In response, successive governments have inflicted further pain on the exchequer and on national efficiency. The ridiculous rule that civil servants must fly Air India loses government both money and efficiency. On work, civil servants must take permission to fly any other airline and the argument that the alternative is 40 per cent cheaper cuts no ice. Flying Air India doubles the flying time from Port Blair to Delhi, compared with cheaper alternatives. It is also a discriminatory policy, that favours one Indian entity over its Indian competitors.
So is the cross-party policy stance on Air India due to muddled thinking, malfeasance, or both? I think there are three factors at play. First, there is no agency, public or private, with a stake in Air India. Public servants are captive customers and dislike their captivity. Employees seem afflicted with infinite bitterness over the merger with Indian Airlines. The private sector is, too, tired with "cry wolf" attempts to deal with the problem to seriously engage with the subject. As a consequence, everybody thinks that they have a "turnaround solution" to the problem but no skin in the game. Thus, civil servants and ministers appointed to either run or monitor Air India implement their own fads - merge the airline, sell bilaterals, buy new generation aircraft - and then vanish with no accountability for their actions. The civil aviation ministry spends its time firefighting for Air India at the expense of its broader public mandate.
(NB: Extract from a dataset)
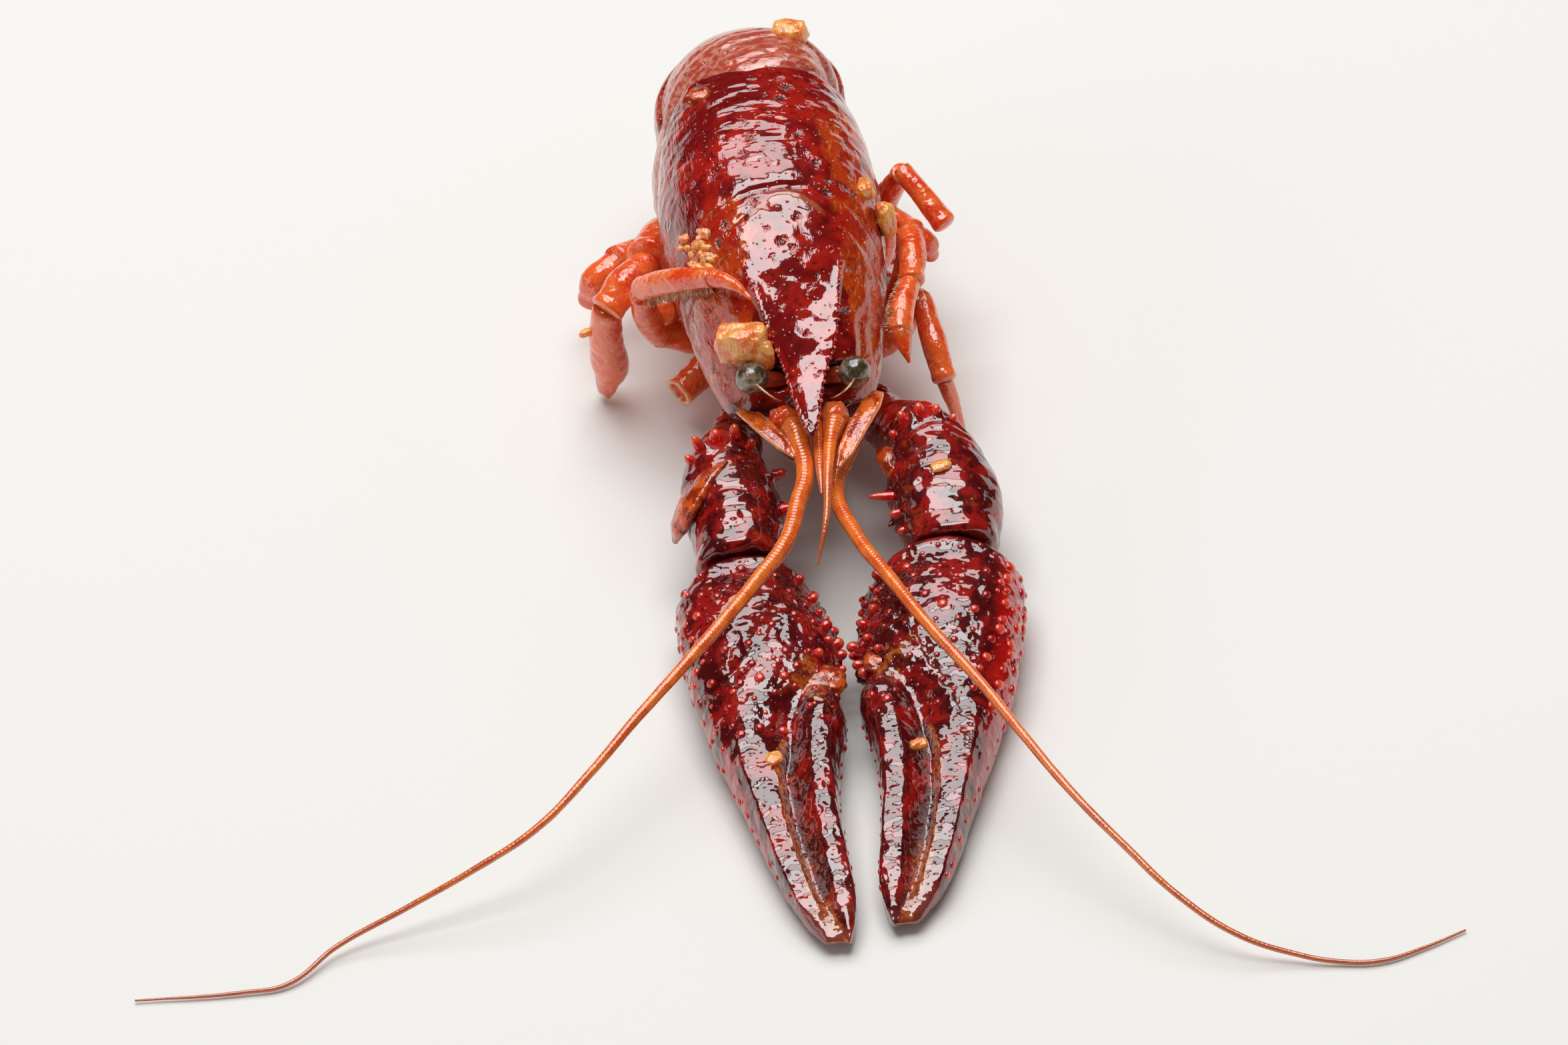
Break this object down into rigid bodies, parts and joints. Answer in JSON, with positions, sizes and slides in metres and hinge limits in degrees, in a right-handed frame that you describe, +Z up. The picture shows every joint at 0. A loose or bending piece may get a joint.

The second factor is the attitude of public servants who treat the public sector like a jagir to be cossetted and favoured at the expense of everything else. As a result, the Union government has no "Buy India" policy but has a "Buy Air India" policy. This discrimination results in losses to everybody - government, the taxpayer, the private airline stakeholder - but these are discounted to minimise the perceived loss to the jagir even though the nation haemorrhages money. The government, thus, behaves like a late Mughal dynast, with predictably similar results.
The third factor is entropy due to a combination of legacy, sleaze and misinformation. Under Nehruvian socialism, the government operated under the belief that it owned the Indian flag. Discriminating in favour of Air India on "flag carrier" grounds reflects this legacy. But the state is a custodian, not the owner, of the flag. It is outrageously unpatriotic to insinuate that in times of national emergency, IndiGo and other Indian airlines would not provide the wherewithal to conduct civil aviation operations for which they, like Air India, would be compensated from the public exchequer. Even a fraction of Air India's losses would buy the Air Force at least two VVIP aircraft that US President Barack Obama would envy. Part of the legacy is also sleaze. The ability of public servants to command public enterprises for private purposes, is greater than with private enterprises. The public sector is today a major provider of freebies to them. Air India, particularly, has lots of freebies to offer. The combined result perpetuates entropy, and the rationale for maintaining the status quo.
The story of Air India is important in itself. India is a country with huge national security needs, making a Herculean effort to maintain a high growth trajectory. It is inexcusable to continue to pour resources into - and discriminate in favour of - an airline that corrects for no market failure, serves no national purpose and is backed by no political constituency. But the reasons underlying this irrational behaviour hold important lessons for overall public sector reform. I believe that India will continue to require a substantial public sector in the future. However, public sector reforms will require the government to have a clear vision and ownership over the reform strategy and to act like a modern owner, not a feudal abuser, of public assets. And it will require a concerted attack on entropy. This is the important takeaway from the depressing cross-party consensus on Air India's future.